* **Work to complete**:
Of the lines listed below, return exactly those that run from the line containing "on its feet." through the line containing "bpy.context.scene.collection.objects.link(empty)", both included.

---------- Material shown ----------

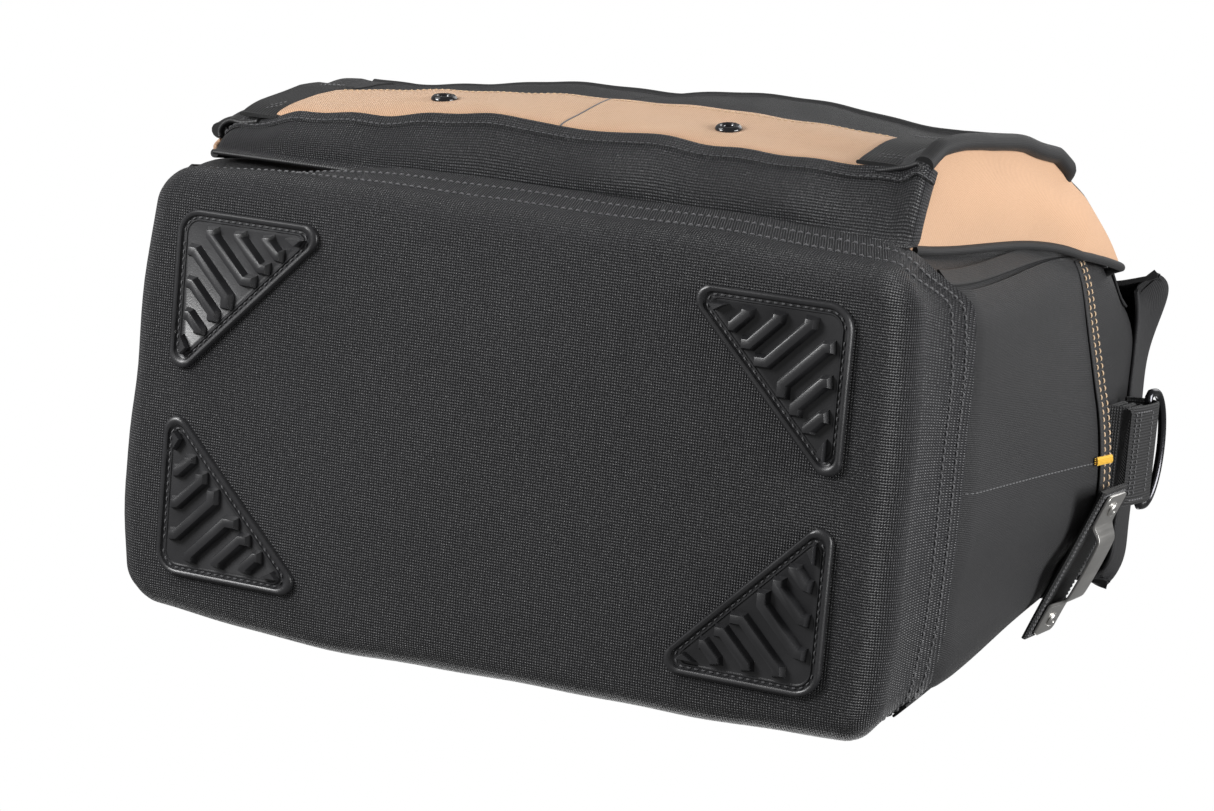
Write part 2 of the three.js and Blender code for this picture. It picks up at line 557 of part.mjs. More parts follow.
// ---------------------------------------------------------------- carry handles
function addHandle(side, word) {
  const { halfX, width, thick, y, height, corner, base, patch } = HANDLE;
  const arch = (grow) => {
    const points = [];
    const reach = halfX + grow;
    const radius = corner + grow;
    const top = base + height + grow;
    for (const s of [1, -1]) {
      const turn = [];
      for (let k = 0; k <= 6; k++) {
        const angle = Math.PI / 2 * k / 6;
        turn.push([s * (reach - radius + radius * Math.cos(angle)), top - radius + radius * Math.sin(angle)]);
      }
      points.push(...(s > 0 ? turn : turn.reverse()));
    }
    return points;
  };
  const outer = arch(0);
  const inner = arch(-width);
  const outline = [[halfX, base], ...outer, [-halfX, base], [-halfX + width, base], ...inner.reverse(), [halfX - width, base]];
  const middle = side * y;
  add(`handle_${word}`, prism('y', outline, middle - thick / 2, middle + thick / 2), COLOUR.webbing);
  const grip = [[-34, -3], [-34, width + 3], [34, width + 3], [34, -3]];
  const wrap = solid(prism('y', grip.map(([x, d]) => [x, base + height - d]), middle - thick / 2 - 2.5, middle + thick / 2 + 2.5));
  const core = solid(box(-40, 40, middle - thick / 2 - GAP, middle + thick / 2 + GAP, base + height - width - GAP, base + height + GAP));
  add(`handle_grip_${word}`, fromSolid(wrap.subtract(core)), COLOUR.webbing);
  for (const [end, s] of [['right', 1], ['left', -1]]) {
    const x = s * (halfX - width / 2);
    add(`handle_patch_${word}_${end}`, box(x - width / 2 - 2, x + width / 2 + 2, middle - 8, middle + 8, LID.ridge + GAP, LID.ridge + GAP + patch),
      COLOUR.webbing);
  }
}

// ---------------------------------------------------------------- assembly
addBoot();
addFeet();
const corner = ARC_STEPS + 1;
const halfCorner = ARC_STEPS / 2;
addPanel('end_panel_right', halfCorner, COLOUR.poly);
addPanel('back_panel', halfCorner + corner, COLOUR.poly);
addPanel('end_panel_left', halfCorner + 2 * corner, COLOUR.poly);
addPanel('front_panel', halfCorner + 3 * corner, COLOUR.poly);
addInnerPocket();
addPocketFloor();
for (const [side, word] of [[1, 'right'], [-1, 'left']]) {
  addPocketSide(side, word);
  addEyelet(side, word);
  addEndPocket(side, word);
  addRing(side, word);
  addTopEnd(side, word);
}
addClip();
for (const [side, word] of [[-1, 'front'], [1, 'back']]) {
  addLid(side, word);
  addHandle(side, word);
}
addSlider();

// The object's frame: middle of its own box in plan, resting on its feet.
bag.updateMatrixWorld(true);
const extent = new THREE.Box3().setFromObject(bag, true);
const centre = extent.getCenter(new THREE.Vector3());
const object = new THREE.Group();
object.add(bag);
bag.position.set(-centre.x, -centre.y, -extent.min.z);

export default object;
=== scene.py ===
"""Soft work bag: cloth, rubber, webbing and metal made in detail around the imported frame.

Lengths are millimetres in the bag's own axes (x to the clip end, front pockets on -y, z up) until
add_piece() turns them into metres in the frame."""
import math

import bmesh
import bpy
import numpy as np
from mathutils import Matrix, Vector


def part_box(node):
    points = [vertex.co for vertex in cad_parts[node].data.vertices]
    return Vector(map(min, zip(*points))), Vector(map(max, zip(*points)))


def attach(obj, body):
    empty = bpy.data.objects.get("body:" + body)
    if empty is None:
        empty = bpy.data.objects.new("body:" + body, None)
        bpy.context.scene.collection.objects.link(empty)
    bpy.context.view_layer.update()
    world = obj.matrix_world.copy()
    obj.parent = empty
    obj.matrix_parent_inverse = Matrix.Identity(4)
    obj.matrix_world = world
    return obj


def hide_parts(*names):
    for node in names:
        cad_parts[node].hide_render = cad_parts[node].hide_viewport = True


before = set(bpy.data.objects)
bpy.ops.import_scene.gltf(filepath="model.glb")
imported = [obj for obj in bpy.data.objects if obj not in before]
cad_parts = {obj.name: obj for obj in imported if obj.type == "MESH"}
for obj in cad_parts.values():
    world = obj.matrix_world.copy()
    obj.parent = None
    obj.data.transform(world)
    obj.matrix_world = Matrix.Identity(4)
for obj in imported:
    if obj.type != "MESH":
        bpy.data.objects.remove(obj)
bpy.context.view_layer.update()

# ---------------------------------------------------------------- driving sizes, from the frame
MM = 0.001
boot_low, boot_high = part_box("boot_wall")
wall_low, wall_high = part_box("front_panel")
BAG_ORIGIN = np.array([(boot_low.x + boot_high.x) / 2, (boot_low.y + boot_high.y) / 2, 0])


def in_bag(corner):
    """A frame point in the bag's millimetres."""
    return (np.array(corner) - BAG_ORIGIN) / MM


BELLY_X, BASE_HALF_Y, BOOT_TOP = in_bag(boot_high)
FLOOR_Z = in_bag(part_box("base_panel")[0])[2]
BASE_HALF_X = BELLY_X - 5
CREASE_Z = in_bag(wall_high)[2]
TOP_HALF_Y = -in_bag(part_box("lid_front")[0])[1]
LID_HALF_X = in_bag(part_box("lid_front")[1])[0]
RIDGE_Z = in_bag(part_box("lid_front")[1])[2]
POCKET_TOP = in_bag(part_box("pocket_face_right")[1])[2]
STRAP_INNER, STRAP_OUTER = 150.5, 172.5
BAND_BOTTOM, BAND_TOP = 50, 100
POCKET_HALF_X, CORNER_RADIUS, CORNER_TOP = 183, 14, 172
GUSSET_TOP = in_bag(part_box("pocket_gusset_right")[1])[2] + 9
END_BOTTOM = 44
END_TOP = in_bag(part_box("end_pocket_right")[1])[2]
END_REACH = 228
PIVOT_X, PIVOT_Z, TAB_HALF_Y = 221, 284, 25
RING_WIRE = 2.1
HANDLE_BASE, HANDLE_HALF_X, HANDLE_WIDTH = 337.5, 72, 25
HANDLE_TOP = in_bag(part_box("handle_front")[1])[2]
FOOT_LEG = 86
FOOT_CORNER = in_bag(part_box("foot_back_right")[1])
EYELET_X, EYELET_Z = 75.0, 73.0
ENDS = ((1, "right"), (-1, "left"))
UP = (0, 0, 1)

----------
---------- Material shown ----------

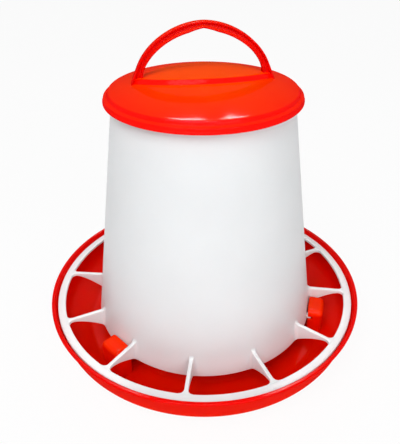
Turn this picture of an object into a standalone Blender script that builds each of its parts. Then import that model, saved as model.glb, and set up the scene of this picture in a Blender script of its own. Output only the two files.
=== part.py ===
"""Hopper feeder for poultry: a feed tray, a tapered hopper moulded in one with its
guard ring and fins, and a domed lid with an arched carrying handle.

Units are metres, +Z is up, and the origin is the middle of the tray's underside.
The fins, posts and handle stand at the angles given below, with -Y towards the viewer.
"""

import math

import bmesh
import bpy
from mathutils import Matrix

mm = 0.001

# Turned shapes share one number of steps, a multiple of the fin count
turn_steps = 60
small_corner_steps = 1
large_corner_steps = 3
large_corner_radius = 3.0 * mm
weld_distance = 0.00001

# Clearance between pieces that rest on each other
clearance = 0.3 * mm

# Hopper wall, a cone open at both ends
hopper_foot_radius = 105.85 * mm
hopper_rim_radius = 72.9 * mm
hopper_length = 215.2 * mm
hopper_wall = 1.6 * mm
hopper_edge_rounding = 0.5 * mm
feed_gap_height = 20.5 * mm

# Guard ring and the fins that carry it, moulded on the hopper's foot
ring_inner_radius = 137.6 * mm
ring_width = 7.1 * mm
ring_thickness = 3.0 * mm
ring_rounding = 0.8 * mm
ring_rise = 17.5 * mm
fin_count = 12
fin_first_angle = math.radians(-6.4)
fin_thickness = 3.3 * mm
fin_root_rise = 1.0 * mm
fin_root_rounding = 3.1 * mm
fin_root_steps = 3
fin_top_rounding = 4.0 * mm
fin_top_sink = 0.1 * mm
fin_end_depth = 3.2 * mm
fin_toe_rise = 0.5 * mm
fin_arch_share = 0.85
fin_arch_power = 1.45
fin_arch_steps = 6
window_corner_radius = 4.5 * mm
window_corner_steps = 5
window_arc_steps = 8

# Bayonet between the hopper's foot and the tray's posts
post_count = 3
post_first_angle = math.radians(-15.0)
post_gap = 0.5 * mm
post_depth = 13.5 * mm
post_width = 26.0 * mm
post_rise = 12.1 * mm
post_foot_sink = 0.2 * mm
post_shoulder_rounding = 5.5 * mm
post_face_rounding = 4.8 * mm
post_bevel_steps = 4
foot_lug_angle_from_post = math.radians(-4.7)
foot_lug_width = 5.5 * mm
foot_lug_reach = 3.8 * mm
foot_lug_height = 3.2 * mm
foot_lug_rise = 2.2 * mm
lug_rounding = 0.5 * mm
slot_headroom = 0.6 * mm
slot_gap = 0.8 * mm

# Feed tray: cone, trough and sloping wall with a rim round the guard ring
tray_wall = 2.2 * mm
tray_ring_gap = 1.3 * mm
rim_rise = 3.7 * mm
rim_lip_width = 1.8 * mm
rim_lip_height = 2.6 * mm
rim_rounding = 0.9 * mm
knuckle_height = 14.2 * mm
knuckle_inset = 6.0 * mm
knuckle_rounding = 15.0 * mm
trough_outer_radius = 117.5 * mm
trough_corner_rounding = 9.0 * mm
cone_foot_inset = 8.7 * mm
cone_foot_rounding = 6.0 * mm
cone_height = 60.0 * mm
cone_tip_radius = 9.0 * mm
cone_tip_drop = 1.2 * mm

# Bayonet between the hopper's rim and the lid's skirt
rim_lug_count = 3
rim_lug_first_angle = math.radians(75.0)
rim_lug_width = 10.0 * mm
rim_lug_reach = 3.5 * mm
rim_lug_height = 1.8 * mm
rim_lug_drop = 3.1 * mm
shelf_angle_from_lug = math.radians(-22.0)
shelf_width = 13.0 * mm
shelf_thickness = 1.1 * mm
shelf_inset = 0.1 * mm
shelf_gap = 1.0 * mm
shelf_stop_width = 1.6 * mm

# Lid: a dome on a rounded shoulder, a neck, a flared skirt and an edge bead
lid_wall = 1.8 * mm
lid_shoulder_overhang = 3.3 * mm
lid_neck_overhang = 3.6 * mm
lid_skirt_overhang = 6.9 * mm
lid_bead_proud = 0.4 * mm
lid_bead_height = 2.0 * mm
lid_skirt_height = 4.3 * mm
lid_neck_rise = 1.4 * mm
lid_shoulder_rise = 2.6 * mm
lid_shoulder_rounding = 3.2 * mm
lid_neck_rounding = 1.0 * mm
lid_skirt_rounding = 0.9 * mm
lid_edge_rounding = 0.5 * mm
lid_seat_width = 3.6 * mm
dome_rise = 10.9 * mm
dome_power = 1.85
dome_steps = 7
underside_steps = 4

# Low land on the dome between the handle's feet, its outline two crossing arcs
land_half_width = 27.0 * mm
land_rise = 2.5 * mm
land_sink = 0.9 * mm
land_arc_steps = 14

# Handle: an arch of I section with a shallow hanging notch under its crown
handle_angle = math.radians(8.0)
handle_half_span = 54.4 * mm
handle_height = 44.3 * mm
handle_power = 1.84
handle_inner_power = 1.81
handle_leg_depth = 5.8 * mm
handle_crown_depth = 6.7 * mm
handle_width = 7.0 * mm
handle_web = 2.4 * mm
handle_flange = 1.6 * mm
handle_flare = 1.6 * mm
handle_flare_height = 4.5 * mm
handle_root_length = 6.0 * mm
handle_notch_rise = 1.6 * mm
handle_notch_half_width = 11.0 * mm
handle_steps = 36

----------

* **Finished exercise**:
// The object's frame: middle of its own box in plan, resting on its feet.
bag.updateMatrixWorld(true);
const extent = new THREE.Box3().setFromObject(bag, true);
const centre = extent.getCenter(new THREE.Vector3());
const object = new THREE.Group();
object.add(bag);
bag.position.set(-centre.x, -centre.y, -extent.min.z);

export default object;
=== scene.py ===
"""Soft work bag: cloth, rubber, webbing and metal made in detail around the imported frame.

Lengths are millimetres in the bag's own axes (x to the clip end, front pockets on -y, z up) until
add_piece() turns them into metres in the frame."""
import math

import bmesh
import bpy
import numpy as np
from mathutils import Matrix, Vector


def part_box(node):
    points = [vertex.co for vertex in cad_parts[node].data.vertices]
    return Vector(map(min, zip(*points))), Vector(map(max, zip(*points)))


def attach(obj, body):
    empty = bpy.data.objects.get("body:" + body)
    if empty is None:
        empty = bpy.data.objects.new("body:" + body, None)
        bpy.context.scene.collection.objects.link(empty)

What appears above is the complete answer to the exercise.